- **GIVEN EXERCISE**
Tally the lines that include "before". Output the number only.

- **MATERIAL**

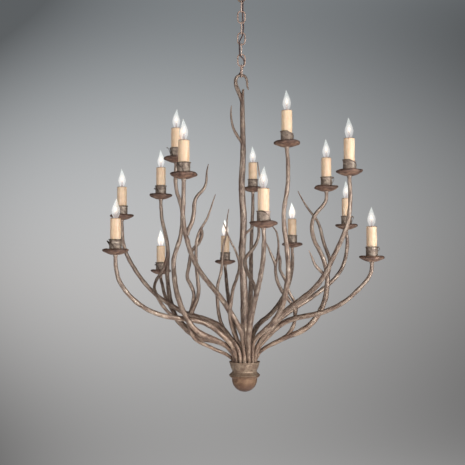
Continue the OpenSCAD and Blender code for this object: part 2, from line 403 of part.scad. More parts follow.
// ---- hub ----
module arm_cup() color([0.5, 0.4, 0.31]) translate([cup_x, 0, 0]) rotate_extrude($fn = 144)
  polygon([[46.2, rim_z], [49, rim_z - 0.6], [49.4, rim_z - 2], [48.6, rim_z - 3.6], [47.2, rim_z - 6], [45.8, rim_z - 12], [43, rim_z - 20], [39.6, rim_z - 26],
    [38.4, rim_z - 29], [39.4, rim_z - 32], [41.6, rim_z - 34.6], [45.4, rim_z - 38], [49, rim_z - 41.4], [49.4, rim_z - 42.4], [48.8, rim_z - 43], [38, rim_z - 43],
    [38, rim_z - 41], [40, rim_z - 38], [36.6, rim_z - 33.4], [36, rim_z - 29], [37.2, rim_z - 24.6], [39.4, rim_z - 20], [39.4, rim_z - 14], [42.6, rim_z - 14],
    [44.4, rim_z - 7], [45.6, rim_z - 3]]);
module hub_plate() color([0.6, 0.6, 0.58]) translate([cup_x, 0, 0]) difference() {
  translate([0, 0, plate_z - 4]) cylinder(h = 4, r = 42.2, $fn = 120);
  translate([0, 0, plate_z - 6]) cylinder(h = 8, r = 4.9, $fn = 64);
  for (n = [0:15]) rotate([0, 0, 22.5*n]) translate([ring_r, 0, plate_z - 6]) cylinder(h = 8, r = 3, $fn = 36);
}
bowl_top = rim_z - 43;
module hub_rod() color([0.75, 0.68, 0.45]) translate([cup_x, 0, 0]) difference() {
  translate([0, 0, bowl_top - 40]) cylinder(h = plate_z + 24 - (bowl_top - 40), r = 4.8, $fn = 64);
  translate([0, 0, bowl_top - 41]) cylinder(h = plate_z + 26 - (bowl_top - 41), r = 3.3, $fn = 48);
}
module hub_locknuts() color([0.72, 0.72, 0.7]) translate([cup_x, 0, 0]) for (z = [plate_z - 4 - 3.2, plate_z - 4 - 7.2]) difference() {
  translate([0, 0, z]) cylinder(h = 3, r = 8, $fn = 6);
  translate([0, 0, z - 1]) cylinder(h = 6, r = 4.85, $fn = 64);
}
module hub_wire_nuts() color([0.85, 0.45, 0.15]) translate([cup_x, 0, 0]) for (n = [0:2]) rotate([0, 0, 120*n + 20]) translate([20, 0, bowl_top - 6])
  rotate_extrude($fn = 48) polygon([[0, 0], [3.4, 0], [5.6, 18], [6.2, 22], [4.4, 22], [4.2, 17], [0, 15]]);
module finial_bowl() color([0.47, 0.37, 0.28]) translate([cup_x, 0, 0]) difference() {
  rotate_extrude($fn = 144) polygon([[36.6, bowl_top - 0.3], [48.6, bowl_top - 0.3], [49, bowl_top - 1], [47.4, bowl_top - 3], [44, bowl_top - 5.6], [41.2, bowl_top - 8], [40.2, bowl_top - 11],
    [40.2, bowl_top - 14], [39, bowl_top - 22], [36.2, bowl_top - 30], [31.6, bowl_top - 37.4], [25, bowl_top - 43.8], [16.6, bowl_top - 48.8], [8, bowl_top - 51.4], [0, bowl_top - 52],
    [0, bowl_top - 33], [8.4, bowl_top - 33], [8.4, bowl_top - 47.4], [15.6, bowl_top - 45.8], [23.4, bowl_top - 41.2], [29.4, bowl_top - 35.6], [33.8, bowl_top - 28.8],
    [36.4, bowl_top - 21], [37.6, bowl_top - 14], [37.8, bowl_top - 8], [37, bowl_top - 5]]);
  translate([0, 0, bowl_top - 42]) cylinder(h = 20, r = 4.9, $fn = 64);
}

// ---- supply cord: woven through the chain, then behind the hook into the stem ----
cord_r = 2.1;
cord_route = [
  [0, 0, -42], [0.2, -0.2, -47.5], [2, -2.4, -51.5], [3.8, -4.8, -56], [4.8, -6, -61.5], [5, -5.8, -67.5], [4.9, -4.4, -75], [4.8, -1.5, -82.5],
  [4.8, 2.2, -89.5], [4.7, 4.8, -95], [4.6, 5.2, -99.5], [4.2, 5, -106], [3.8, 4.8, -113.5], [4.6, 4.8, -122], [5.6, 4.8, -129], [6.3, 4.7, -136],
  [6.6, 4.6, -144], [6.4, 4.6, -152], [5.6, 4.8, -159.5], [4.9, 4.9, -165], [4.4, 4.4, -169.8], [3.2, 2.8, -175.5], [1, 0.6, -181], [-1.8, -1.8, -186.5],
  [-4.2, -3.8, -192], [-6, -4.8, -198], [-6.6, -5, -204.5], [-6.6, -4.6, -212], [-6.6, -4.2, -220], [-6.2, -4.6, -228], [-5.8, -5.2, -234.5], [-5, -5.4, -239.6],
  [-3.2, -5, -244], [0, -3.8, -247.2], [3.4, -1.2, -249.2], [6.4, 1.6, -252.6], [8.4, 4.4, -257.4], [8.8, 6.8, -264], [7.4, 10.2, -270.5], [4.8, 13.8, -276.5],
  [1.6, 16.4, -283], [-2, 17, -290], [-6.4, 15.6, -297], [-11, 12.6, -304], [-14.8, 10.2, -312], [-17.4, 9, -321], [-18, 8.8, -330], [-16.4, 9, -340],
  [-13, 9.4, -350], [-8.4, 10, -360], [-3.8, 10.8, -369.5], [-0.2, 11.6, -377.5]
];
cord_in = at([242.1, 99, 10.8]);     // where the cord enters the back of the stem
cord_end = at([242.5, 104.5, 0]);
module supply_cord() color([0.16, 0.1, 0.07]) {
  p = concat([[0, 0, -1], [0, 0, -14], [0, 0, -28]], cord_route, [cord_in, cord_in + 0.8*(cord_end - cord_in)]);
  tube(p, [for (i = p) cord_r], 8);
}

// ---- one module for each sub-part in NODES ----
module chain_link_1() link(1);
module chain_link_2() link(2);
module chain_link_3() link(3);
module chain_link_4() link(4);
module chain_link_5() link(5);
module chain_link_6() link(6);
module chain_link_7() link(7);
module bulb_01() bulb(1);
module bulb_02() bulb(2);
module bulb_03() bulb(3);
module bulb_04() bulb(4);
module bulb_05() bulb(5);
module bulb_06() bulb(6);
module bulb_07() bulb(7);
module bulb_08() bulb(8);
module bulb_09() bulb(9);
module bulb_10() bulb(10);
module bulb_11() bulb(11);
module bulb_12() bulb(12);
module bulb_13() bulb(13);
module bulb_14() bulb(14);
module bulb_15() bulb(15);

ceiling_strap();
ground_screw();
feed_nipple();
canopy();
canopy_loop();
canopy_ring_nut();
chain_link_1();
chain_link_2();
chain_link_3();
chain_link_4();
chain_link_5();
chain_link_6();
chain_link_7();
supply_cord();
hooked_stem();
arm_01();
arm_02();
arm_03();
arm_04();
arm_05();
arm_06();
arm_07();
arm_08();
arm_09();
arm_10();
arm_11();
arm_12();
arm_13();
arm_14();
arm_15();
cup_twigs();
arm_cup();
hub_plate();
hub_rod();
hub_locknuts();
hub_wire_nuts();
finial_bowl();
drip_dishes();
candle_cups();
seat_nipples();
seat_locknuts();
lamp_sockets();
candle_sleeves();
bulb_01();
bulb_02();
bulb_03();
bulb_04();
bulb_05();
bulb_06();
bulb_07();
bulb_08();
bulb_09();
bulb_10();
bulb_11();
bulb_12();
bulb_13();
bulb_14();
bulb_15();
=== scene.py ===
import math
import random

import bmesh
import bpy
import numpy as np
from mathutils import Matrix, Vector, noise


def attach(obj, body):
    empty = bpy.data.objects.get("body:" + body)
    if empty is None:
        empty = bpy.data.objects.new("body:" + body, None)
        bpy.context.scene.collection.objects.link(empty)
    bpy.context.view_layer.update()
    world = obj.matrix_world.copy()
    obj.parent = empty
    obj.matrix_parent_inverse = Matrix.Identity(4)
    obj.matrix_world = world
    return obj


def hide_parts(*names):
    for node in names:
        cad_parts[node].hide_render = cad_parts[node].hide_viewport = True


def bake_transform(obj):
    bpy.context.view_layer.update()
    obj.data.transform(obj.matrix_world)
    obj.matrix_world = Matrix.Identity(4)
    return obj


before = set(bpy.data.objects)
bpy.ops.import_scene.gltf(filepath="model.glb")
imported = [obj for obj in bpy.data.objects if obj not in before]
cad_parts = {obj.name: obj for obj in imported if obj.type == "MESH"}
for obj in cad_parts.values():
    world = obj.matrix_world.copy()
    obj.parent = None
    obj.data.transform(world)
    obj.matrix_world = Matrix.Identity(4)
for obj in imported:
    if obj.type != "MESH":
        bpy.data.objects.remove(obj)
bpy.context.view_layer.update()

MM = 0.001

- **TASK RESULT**
2